* _Directions for this task_:
Extract all lines in the data that contain the word "joints".

━━━━━━━━━━━━━━━━━━━━━━━━━━━━━━

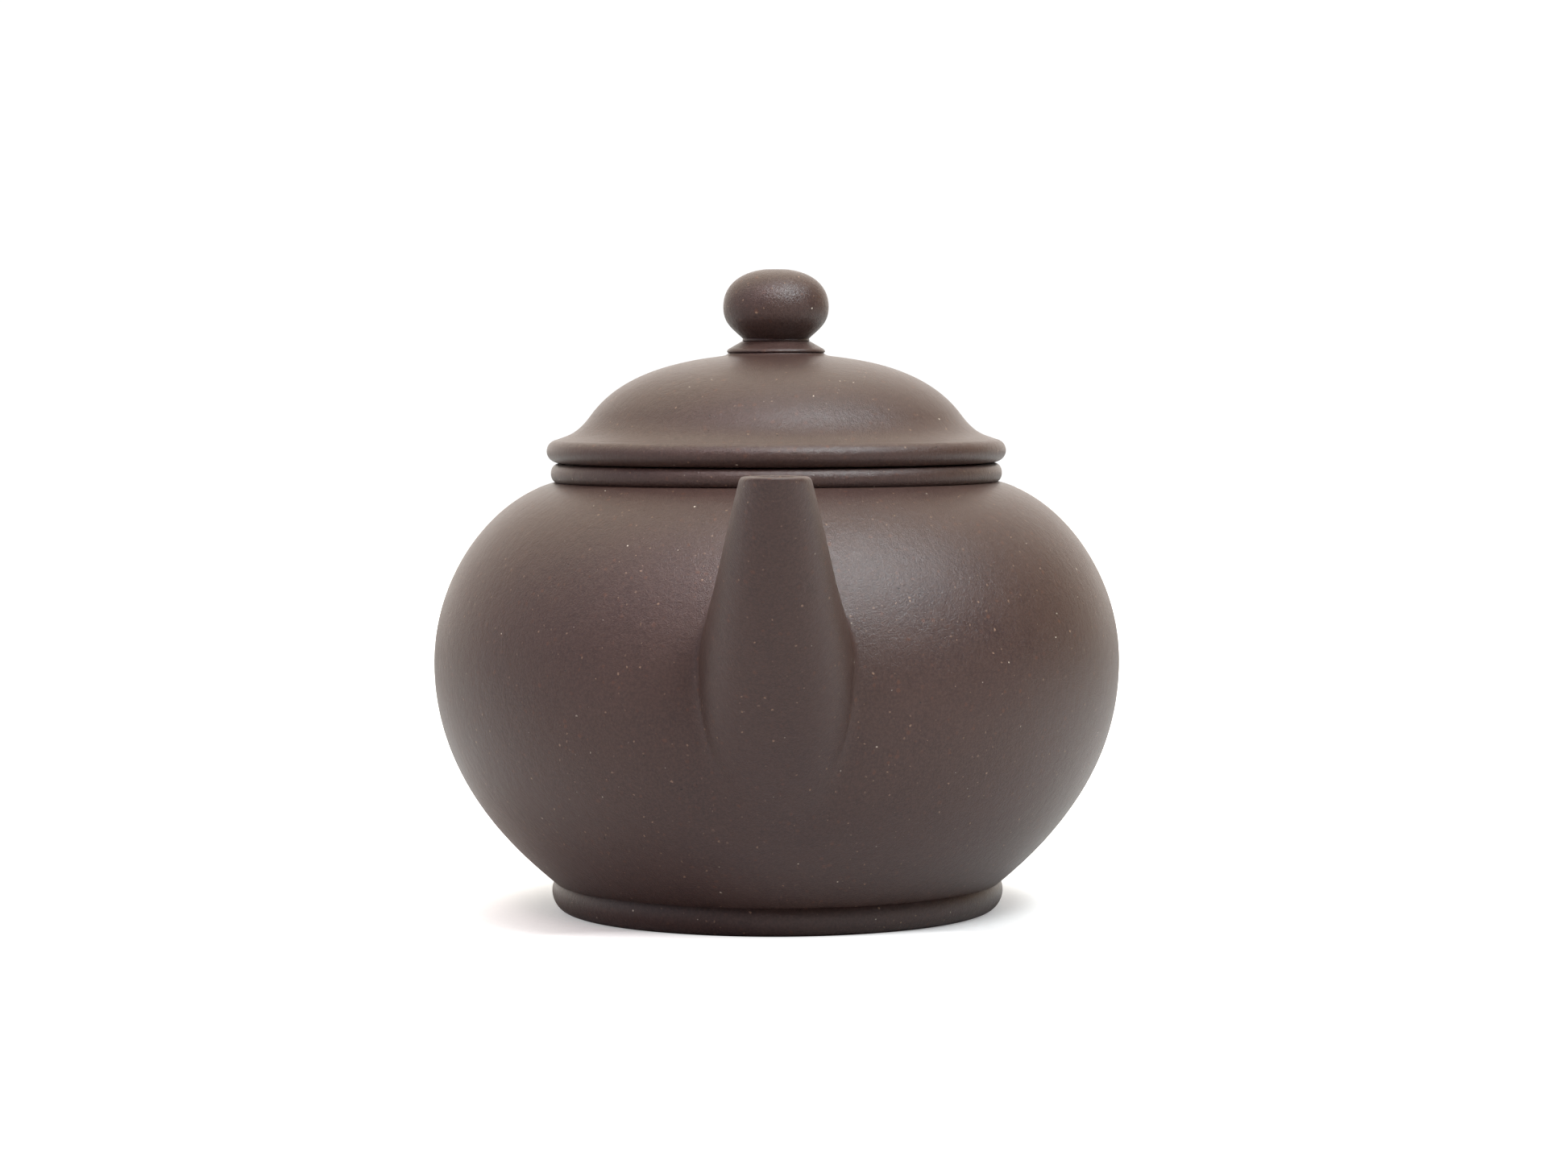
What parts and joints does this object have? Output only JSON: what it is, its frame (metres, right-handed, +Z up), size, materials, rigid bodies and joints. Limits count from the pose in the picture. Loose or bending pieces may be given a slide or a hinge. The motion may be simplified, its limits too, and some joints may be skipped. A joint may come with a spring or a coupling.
{
  "type": "teapot",
  "caption": "Small round unglazed clay teapot with a straight spout, a loop handle and a lift-off domed lid with a ball knob.",
  "frame": {"origin": "centre of the foot's resting ring, on the surface that the pot stands on, on the body's turning axis", "axes": "+Z up along the turning axis of the body and lid, spout towards -Y, handle towards +Y, +X to the right seen from the spout"},
  "size_m": [0.08, 0.1212, 0.0749],
  "materials": {
    "clay": "satin",
    "lid_clay": "satin"
  },
  "bodies": {
    "pot": {"base_disc": "clay", "foot_ring": "clay", "belly_wall": "clay", "shoulder_disc": "clay", "mouth_ring": "clay", "spout": "clay", "strainer": "clay", "handle": "clay"},
    "lid_seat": {"lid_flange": "lid_clay"},
    "lid": {"lid_rim": "lid_clay", "lid_dome": "lid_clay", "knob_pad": "lid_clay", "knob": "lid_clay"}
  },
  "joints": [
    {"name": "lid_lift", "type": "slide", "parent": "pot", "child": "lid_seat", "axis": [0, 0, 1], "range_m": [0, 0.055]},
    {"name": "lid_turn", "type": "hinge", "parent": "lid_seat", "child": "lid", "pos_m": [0, 0, 0.05235], "axis": [0, 0, 1], "continuous": true}
  ]
}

━━━━━━━━━━━━━━━━━━━━━━━━━━━━━━

* _Written reply_:
What parts and joints does this object have? Output only JSON: what it is, its frame (metres, right-handed, +Z up), size, materials, rigid bodies and joints. Limits count from the pose in the picture. Loose or bending pieces may be given a slide or a hinge. The motion may be simplified, its limits too, and some joints may be skipped. A joint may come with a spring or a coupling.
  "joints": [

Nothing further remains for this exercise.